A passenger from the Indian Ocean island of Reunion, who declined to be named, said he felt tired and dirty and had been afraid of pirate attacks, but there was never any shortage of drinking water or cold food.

Passengers lined the upper deck waiting calmly to disembark. More than half of the 636 passengers aboard have chosen to stay on in the Seychelles and they were ushered into waiting buses to take them to their hotels. The others will be flown home.

An official from the Ministry of Health, who declined to be named, said six passengers had broken limbs and others were bruised but he would not say how the injuries occurred.

One woman was rushed into an ambulance and another needed to be supported as she walked off the ship.

“A fire broke out in one of the generator rooms… there is an investigation underway right now into what started the fire,” Capt.
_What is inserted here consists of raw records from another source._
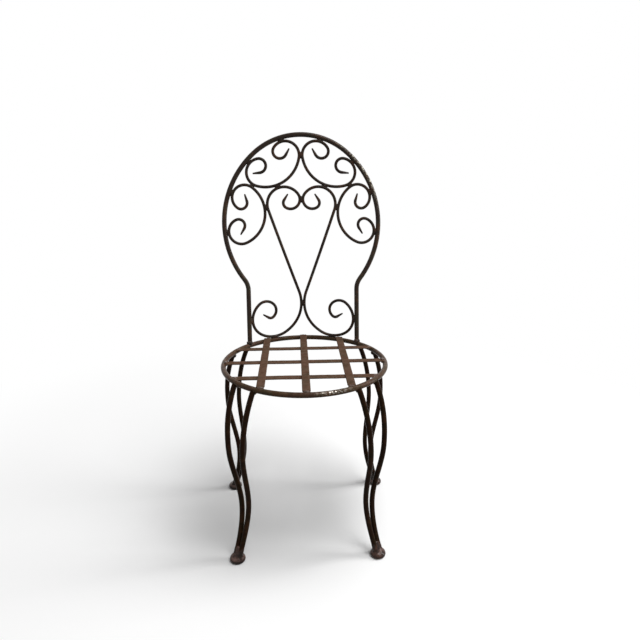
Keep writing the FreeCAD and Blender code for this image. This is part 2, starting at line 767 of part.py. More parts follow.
def scroll_touches(hoop, crown, side, heart):
    """Places where the scrolls of the right half touch, with the two pieces that meet."""
    bar = size("scroll_bar") / 2 + size("joint_gap") / 2
    top_reach = hoop["top_radius"] - hoop_step + bar
    side_reach = size("hoop_side_radius") - hoop_step + bar
    return [
        ("crown_hoop_upper", between(hoop["top"], crown["curls"][0], top_reach), "crown", "hoop"),
        ("crown_hoop_lower", between(hoop["side"], crown["curls"][1], side_reach), "crown", "hoop"),
        ("side_hoop_upper", between(hoop["side"], side["curls"][0], side_reach), "side", "hoop"),
        ("side_hoop_lower", between(hoop["side"], side["curls"][1], side_reach), "side", "hoop"),
        (
            "crown_side",
            between(crown["curls"][1], side["curls"][0], size("crown_curl_radius") + bar),
            "crown",
            "side",
        ),
        (
            "crown_heart",
            between(crown["body"], heart["curl"], size("crown_body_radius") + bar),
            "crown",
            "heart",
        ),
        (
            "side_heart",
            between(side["body"], heart["curl"], size("side_body_radius") + bar),
            "side",
            "heart",
        ),
        ("heart_post", Vector(heart["post_touch"] + bar, heart["wrap"].y, 0), "heart", "hoop"),
    ]


def scroll_welds(pieces, hoop, crown, side, heart):
    beads = []
    for name, spot, first, second in scroll_touches(hoop, crown, side, heart):
        for side_name, sign in SIDES.items():
            joined = [pieces.get(kind) or pieces[f"{kind}_{side_name}"] for kind in (first, second)]
            centre = back_point(sign * spot.x, spot.y)
            beads.append(bead(f"{name}_{side_name}", centre, "scroll_weld", joined))
    twins = {
        "crown_twin": ("crown", crown["curls"][0].y),
        "heart_twin_upper": ("heart", heart["inner"].y),
        "heart_twin_lower": ("heart", heart["entry"].y),
    }
    for name, (kind, rise) in twins.items():
        joined = [pieces[f"{kind}_left"], pieces[f"{kind}_right"]]
        beads.append(bead(name, back_point(0, rise), "scroll_weld", joined, CROSSWISE))
    return bead_group("scroll_welds", beads)


def post_welds(pieces, heart):
    """Beads where the posts and the heart loops stand on the ring."""
    beads = []
    for side_name, sign in SIDES.items():
        joined = [pieces["ring"], pieces["hoop"]]
        foot_point = back_point(sign * size("post_half"), 0) + UP * (size("frame_bar") / 2)
        beads.append(bead("post_" + side_name, foot_point, "post_weld", joined))
        joined = [pieces["ring"], pieces["heart_" + side_name]]
        loop_point = back_point(sign * heart["wrap"].x, 0) + UP * (size("frame_bar") / 2)
        beads.append(bead("loop_" + side_name, loop_point, "scroll_weld", joined))
    return bead_group("post_welds", beads)


def seat_welds(pieces):
    """Beads at the ends of the straps, none of them higher than the seat."""
    beads = []
    inset = size("strap_end_inset")
    for place, name in ((-1, "left"), (0, "middle"), (1, "right")):
        x = place * size("strap_pitch")
        y = math.sqrt(ring_radius**2 - x**2) - inset
        for end_name, fore in (("front", -1), ("rear", 1)):
            centre = seat_centre + Vector(x, fore * y, size("seat_height") - size("strap_weld"))
            joined = [pieces["ring"], pieces["strap_" + name]]
            if place and end_name == "rear":
                joined.append(pieces["heart_" + name])
            beads.append(bead(f"strap_{name}_{end_name}", centre, "strap_weld", joined))
    for place, name in ((-1, "front"), (0, "middle"), (1, "rear")):
        y = place * size("strap_pitch") + size("cross_strap_shift")
        x = math.sqrt(ring_radius**2 - y**2) - size("frame_bar") / 2
        for side_name, sign in SIDES.items():
            centre = seat_centre + Vector(sign * x, y, size("seat_height") - 2 * size("strap_thick"))
            joined = [pieces["ring"], pieces["cross_" + name]]
            beads.append(bead(f"cross_{name}_{side_name}", centre, "strap_weld", joined))
    return bead_group("seat_welds", beads)


def leg_welds(pieces, leg_bars):
    """Beads where each leg bar meets the ring from below."""
    beads = []
    for (end_name, side_name, bar_name), bar in leg_bars.items():
        outward = leg_way(end_name, side_name)
        across = Vector(-outward.y, outward.x, 0)
        if (across.x * SIDES[side_name] < 0) != (bar_name == "inner"):
            across = across * -1
        spread = size("leg_top_spread")
        radial = math.sqrt(ring_radius**2 - spread**2)
        below = UP * (ring_rise - size("frame_bar") / 2)
        centre = seat_centre + outward * radial + across * spread + below
        name = f"{end_name}_{side_name}_{bar_name}_top"
        beads.append(bead(name, centre, "leg_weld", [pieces["ring"], bar]))
    return bead_group("leg_welds", beads)


def build_chair():
    tool = ring_clearance()
    pieces = {"ring": seat_ring()}
    for place, name in ((-1, "left"), (0, "middle"), (1, "right")):
        pieces["strap_" + name] = seat_strap("seat_strap_" + name, place)
    for place, name in ((-1, "front"), (0, "middle"), (1, "rear")):
        pieces["cross_" + name] = cross_strap("cross_strap_" + name, place, tool)
    hoop = hoop_layout()
    crown = crown_layout(hoop)
    side = side_layout(hoop, crown)
    heart = heart_layout(crown, side)
    pieces["hoop"] = back_hoop(hoop, tool)
    for side_name in SIDES:
        pieces["crown_" + side_name] = c_scroll(crown, side_name)
        pieces["side_" + side_name] = c_scroll(side, side_name)
        pieces["heart_" + side_name] = heart_scroll(heart, side_name)
    leg_bars = {}
    for end_name in ("front", "rear"):
        for side_name in SIDES:
            for bar_name in ("inner", "outer"):
                bar = leg_bar(end_name, side_name, bar_name, tool)
                leg_bars[end_name, side_name, bar_name] = bar
            pair = [leg_bars[end_name, side_name, bar_name] for bar_name in ("inner", "outer")]
            foot(end_name, side_name, pair)
    doc.recompute()
    scroll_welds(pieces, hoop, crown, side, heart)
    post_welds(pieces, heart)
    seat_welds(pieces)
    leg_welds(pieces, leg_bars)
    doc.recompute()


def write_parts():
    """Check every object, then write one file for each sub-part."""
    for item in doc.Objects:
        if "Invalid" in item.State or "Error" in item.State:
            raise RuntimeError(f"{item.Label} failed to build")
    for item in nodes:
        if item.Shape.isNull() or not item.Shape.isValid():
            raise RuntimeError(f"{item.Label} has no valid shape")
    os.makedirs("parts", exist_ok=True)
    for item in nodes:
        solids = item.Shape.Solids
        shape = solids[0] if len(solids) == 1 else Part.makeCompound(solids)
        shape.exportStep(f"parts/{item.Label}.step")
        print(f"{item.Label}: {len(solids)} solid(s), {shape.Volume:.1f} mm3")


build_chair()
write_parts()
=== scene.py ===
import math
from functools import partial

import bmesh
import bpy
import numpy as np
from mathutils import Euler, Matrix, Quaternion, Vector, noise
from mathutils.kdtree import KDTree


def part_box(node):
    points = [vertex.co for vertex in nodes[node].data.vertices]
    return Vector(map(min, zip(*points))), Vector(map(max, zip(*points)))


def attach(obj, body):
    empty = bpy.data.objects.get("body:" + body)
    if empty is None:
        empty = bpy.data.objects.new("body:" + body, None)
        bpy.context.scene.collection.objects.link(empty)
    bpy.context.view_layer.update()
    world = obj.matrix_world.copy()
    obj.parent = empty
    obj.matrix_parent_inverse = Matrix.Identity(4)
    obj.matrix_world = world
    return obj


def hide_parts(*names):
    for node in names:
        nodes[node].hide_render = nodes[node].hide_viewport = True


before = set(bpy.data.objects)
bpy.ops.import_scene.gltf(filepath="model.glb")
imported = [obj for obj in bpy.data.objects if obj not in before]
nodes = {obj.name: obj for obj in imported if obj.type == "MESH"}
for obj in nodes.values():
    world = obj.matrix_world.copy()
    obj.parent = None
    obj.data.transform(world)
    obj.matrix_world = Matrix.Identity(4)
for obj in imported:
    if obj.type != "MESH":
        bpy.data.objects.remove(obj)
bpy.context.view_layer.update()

studio = bpy.context.scene

# Camera: the chair is seen from the front at standing height, a little from the left of its
# middle, so that the ring shows as a flat oval and the back leans away.
camera_place = Vector((-0.0195, -1.2588, 0.9107))
camera_pitch = math.radians(16.169)
camera_yaw = math.radians(-2.708)
camera_roll = math.radians(-0.238)
camera_lens = 29.5
camera_film = 36

camera_data = bpy.data.cameras.new("camera")
camera_data.lens = camera_lens
camera_data.sensor_width = camera_film
camera = bpy.data.objects.new("camera", camera_data)
level = Euler((math.radians(90) - camera_pitch, 0, camera_yaw)).to_quaternion()
camera.rotation_mode = "QUATERNION"
camera.rotation_quaternion = level @ Quaternion((0, 0, 1), camera_roll)
camera.location = camera_place
studio.collection.objects.link(camera)
studio.camera = camera
studio.view_settings.view_transform = "Standard"

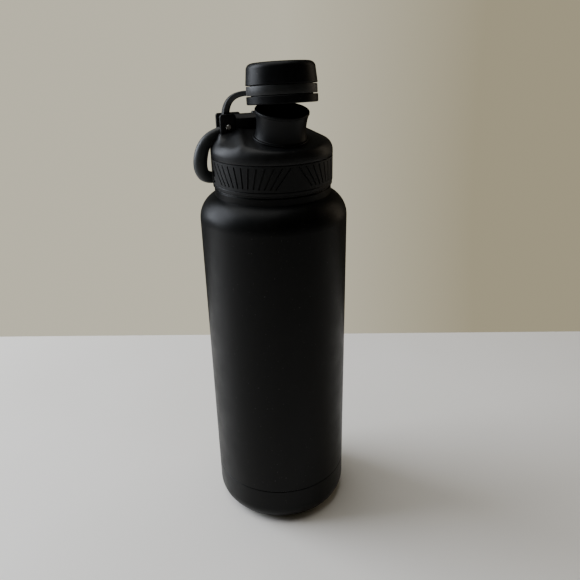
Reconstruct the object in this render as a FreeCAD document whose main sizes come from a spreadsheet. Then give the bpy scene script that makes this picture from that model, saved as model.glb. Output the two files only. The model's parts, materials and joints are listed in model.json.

Alba told reporters, adding that ship’s crew put out the blaze “in under an hour.”

The captain said a diesel-powered generator designed to take over power generation in an emergency had worked for only a few hours before breaking down.

“Unfortunately after four hours the emergency diesel generator broke down and we couldn’t get it to work again. An inquiry is under way.”

“Our guests were constantly informed of the situation through announcements. We realised that the lack of power would create discomfort — for air conditioning, for the toilets, for water,” the captain added.

A passenger from Germany, who declined to be named, said they had been ready to jump into lifeboats when the power went out throughout the ship, but soon realised there was no major danger.

“Nothing was working so we realized this was not minor damage,” he said. “The crew were great. They tried the best they could to make us comfortable.”

A team from Costa Cruises, a unit of the U.S. cruise line giant Carnival Corp. , boarded the Costa Allegra on Wednesday to make arrangements for hotel accommodation and onward flights for the passengers.

More than 600 airline seats and 400 rooms had been reserved, the cruise company said.

The passengers, including four children, are from 25 nations. The largest contingents are 127 from France and 126 from Italy. Alongside the 13 Canadians, there were also 38 Germans, 31 Britons and eight Americans.

The Costa Allegra left Diego Suarez in Madagascar on Saturday and, sailing northeast, had been due to dock in Mahe on Tuesday.

The ship, at 29,000 tonnes, is several times smaller than the huge Costa Concordia which capsized off Italy.

Costa Cruises said 376 passengers had accepted its offer to continue their holiday in the Seychelles, where a carnival kicks off on Friday, at the firm’s expense. But others had had enough.

“I am no longer in the mood for a holiday. I want to go home as soon as I can,” said another passenger.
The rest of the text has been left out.